* Start *

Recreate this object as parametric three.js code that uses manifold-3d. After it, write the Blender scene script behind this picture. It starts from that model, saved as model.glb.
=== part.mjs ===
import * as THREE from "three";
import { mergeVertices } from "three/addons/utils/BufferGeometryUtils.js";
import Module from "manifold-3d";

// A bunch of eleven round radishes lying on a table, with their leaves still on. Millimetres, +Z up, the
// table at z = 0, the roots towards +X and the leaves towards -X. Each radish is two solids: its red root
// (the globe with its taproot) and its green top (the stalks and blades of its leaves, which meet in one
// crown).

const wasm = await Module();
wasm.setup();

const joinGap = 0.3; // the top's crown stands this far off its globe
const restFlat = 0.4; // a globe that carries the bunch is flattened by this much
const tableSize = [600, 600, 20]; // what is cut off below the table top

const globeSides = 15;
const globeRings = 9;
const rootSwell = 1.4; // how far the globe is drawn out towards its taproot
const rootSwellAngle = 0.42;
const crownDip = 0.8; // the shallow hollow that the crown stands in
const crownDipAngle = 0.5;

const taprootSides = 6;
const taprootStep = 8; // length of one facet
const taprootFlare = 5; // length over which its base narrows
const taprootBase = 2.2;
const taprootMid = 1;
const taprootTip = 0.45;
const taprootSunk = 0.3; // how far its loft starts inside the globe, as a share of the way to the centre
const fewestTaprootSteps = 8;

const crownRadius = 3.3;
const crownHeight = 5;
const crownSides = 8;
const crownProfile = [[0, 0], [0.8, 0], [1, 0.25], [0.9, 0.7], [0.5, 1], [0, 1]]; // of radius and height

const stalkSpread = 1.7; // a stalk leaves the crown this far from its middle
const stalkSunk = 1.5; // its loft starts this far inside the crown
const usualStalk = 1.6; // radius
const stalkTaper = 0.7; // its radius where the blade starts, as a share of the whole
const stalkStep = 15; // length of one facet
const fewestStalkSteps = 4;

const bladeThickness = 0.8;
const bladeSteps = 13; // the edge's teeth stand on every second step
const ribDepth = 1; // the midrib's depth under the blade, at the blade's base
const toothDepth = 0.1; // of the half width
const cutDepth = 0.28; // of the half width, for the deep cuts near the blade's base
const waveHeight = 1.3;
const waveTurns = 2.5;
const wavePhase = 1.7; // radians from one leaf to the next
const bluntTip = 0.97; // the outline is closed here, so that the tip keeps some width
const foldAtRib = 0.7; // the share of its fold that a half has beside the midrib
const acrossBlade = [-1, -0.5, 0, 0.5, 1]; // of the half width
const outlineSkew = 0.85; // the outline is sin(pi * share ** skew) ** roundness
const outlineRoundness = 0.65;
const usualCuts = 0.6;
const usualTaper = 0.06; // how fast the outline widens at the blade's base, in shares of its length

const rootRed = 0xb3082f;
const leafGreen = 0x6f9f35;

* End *

» EXERCISE REQUIREMENTS: Can you write out the lines above, from the first one through the one containing "import Module from", exactly as they appear and nothing more?

» SOLUTION BELOW:
Recreate this object as parametric three.js code that uses manifold-3d. After it, write the Blender scene script behind this picture. It starts from that model, saved as model.glb.
=== part.mjs ===
import * as THREE from "three";
import { mergeVertices } from "three/addons/utils/BufferGeometryUtils.js";
import Module from "manifold-3d";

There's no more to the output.